Thor, el dios trueno de la mitología nórdica y germánica, reapareció en las inmediaciones del Parque Metropolitano La Sabana y, en vez del martillo de guerra, lo hace ataviado del mazo que golpea gubias y cinceles, para regalarnos una de las más hermosas exposiciones que hayamos presenciado en suelo nacional.
El maestro Néstor Zeledón Venegas abandonó su guarida para darnos un inapreciable regalo navideño. Durante más de 10 años permaneció recluido en el taller y hoy los majestuosos salones del Museo de Arte Costarricense se engalanan con su obra que sobrecoge, conmueve, golpea, cuestiona, pero, ante todo, lo reafirma como el gran maestro de la escultura, de la talla, del dibujo. Su voz emerge firme y contundente de cada una de sus obras.
El guanacaste, cenízaro, pochote, cedro, melina, alzan su voz en una hermosa sinfonía que incluye el bronce, la plumilla, el hierro, el carboncillo, la tiza pastel, el grafito, para regalarnos las más conmovedora sinfonía, donde el grito desgarrador es un arpegio más de la hermosa melodía que invade y estremece los sentidos.
“Pasión Escultórica”, como se denomina la exposición bajo la curaduría de María Enriqueta Guardia Iglesias, nos muestra en todo su esplendor al mentor de generaciones de artistas, reconocido en el ámbito nacional con los premios Aquileo J. Echeverría y el Nacional de Cultura Magón.
La forma voluptuosa de alguna de sus mujeres se confronta con el costillar expuesto del niño muerto en los regazos de una madre que lanza el grito lastimero hacia la eternidad. Es su interpretación de La Piedad a la tica, representada por una mujer de pechos flácidos y enormes pies descalzos curtidos en el camino del dolor y la desesperanza.
Transformados.
El enorme Cristo de metal forjado nos habla desde su cruz imaginaria, nos lacera con su mirada, nos conmueve con su gesto donde se entremezclan el amor y el perdón, nos reta, nos conmina, especialmente en estos tiempos donde su voz se ahoga ante el grito estridente de los mercaderes del templo.

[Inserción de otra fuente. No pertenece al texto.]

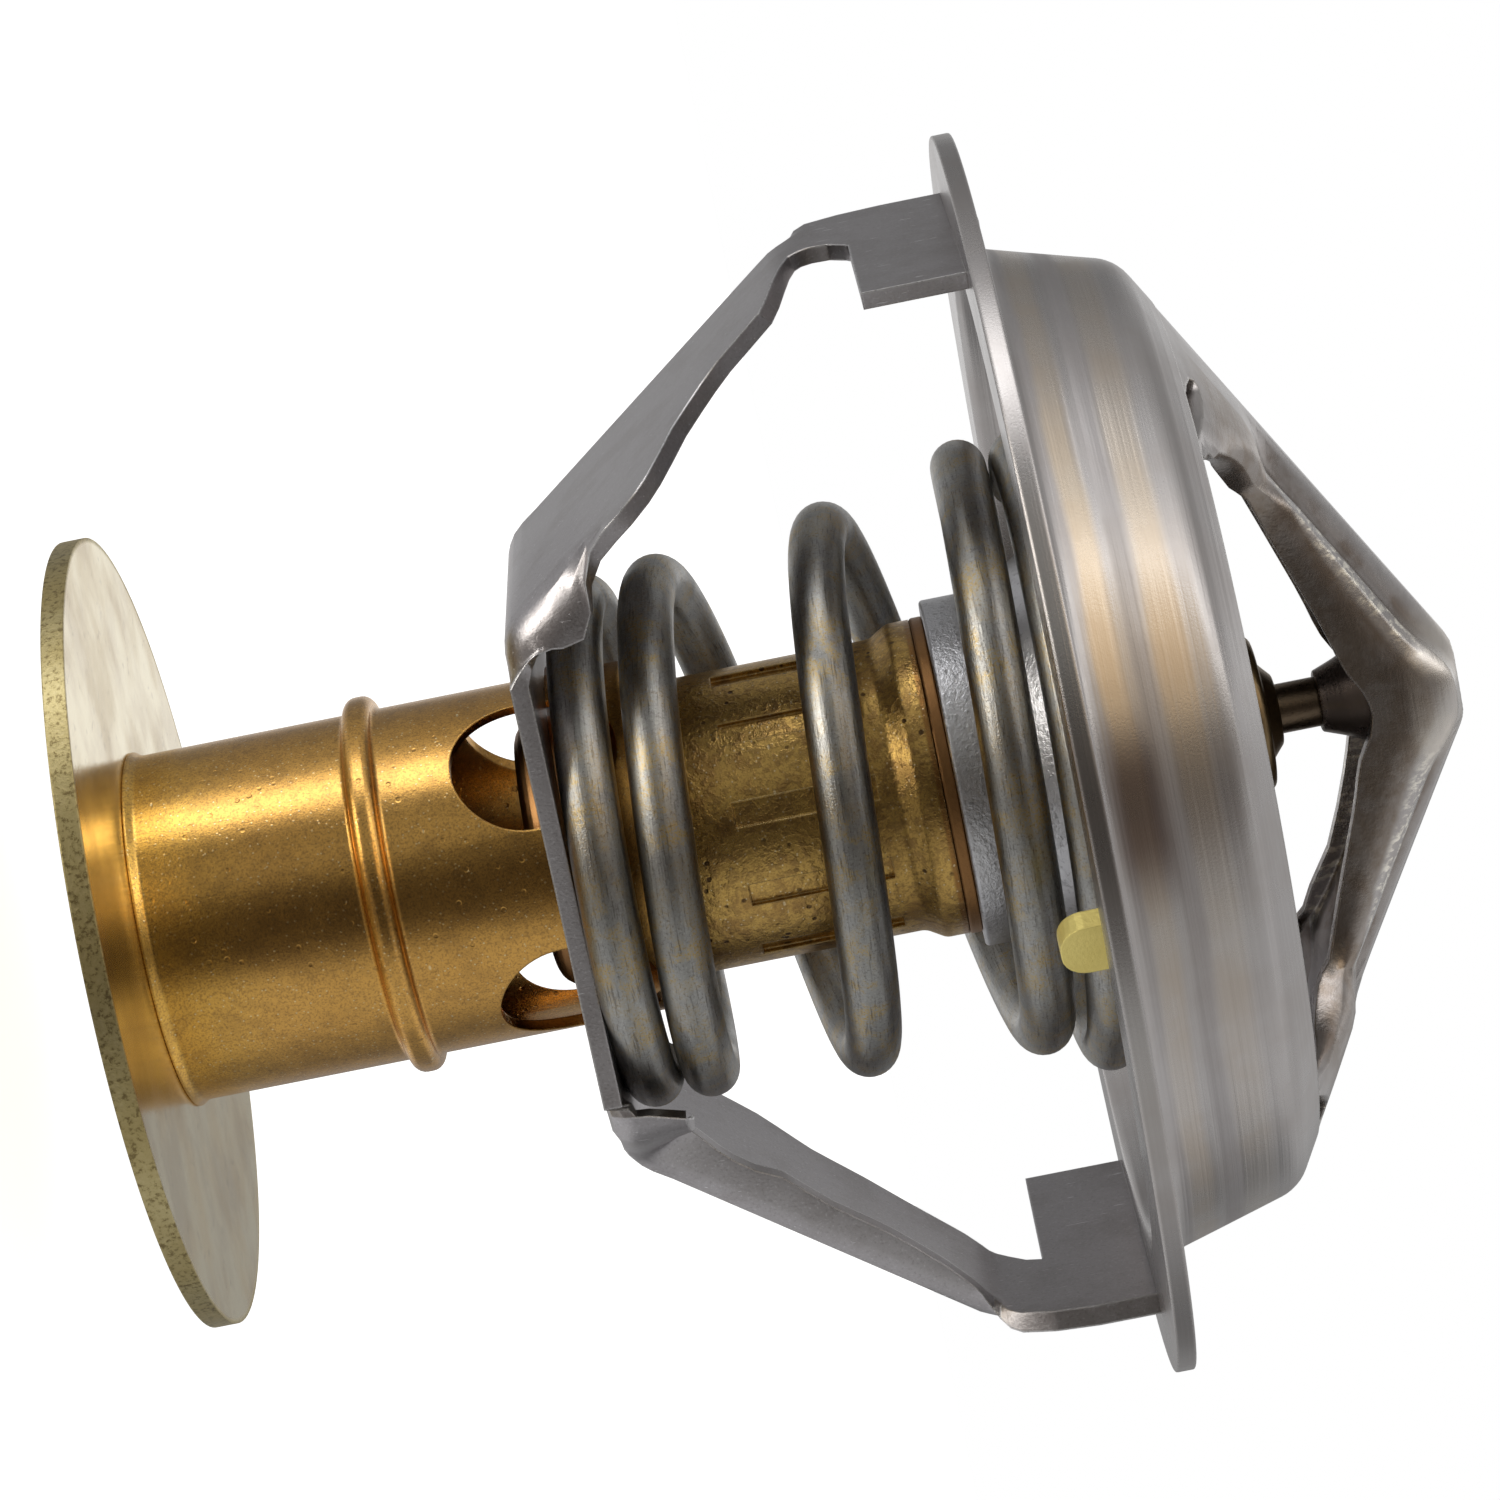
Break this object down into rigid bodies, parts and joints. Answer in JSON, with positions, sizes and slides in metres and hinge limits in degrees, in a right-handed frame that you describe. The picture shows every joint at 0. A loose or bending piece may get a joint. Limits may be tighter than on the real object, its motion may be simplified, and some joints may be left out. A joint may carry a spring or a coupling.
{
  "type": "engine thermostat",
  "caption": "Engine thermostat: flanged steel housing with a bridge, stamped lower frame, sprung main valve on a wax element, windowed sleeve and a bypass disc.",
  "frame": {"origin": "centre of the underside of the bypass disc, which is the bottom of the part", "axes": "+Z along the valve axis from the bypass disc towards the bridge; X across the flange through the two arms of the lower frame; Y at right angles to them"},
  "size_m": [0.065, 0.065, 0.0695],
  "materials": {
    "housing_steel": "satin, drawn sheet with brownish stains",
    "frame_steel": "satin, stamped sheet with bright sheared edges",
    "piston_steel": "polished, browned",
    "valve_steel": "grainy satin",
    "sleeve_brass": "speckled satin, copper-gold",
    "disc_brass": "polished with fine scratches",
    "element_copper": "drawn copper, satin",
    "wax": "waxy",
    "boot_rubber": "moulded",
    "washer_plastic": "smooth",
    "guide_brass": "turned, browned",
    "spring_steel": "dark drawn wire with olive stains",
    "pin_brass": "bright brass"
  },
  "bodies": {
    "housing": {"housing": "housing_steel", "lower_frame": "frame_steel", "piston": "piston_steel"},
    "valve": {"main_valve": "valve_steel", "bypass_sleeve": "sleeve_brass", "bypass_disc": "disc_brass", "element_cup": "element_copper", "wax_charge": "wax", "rubber_boot": "boot_rubber", "seal_washer": "washer_plastic", "element_guide": "guide_brass", "main_spring": "spring_steel"},
    "jiggle": {"jiggle_pin": "pin_brass"}
  },
  "joints": [
    {"name": "valve_slide", "type": "slide", "parent": "housing", "child": "valve", "axis": [0, 0, -1], "range_m": [0, 0.0085], "stiffness_N_per_m": 5000, "springref_m": -0.001, "deforming": ["main_spring"]},
    {"name": "jiggle_slide", "type": "slide", "parent": "valve", "child": "jiggle", "axis": [0, 0, 1], "range_m": [0, 0.0015]}
  ]
}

Qué decir del barraco tallado en cedro, ahí tirado en el suelo: nos evoca las casonas despintadas de la bajura guanacasteca, el chicheme, la cuajada, los corredores donde los sabaneros curtidos por el sol tienen la marca indeleble de la explotación estampada en sus espaldas cobrizas y coyundosas.
“El Canelo”, zaguate de orejas gachas, humilde, fiel, compañero, amigo, confidente, alimentado posiblemente con el suero de la poca leche de vacas que pastan en potreros áridos: sus ojos tristes invitan a la palmada en su cabeza desnutrida y en sus costillas apenas disimuladas por la fina tela de su piel a punto de romperse.
NesThor Zeledón salió de su claustro voluntario. El trueno de su voz mitológica resuena en el viejo aeropuerto internacional de La Sabana. Es tiempo de acercarnos a su oráculo y, al dejar atrás su muestra, saldremos dulcemente transformados.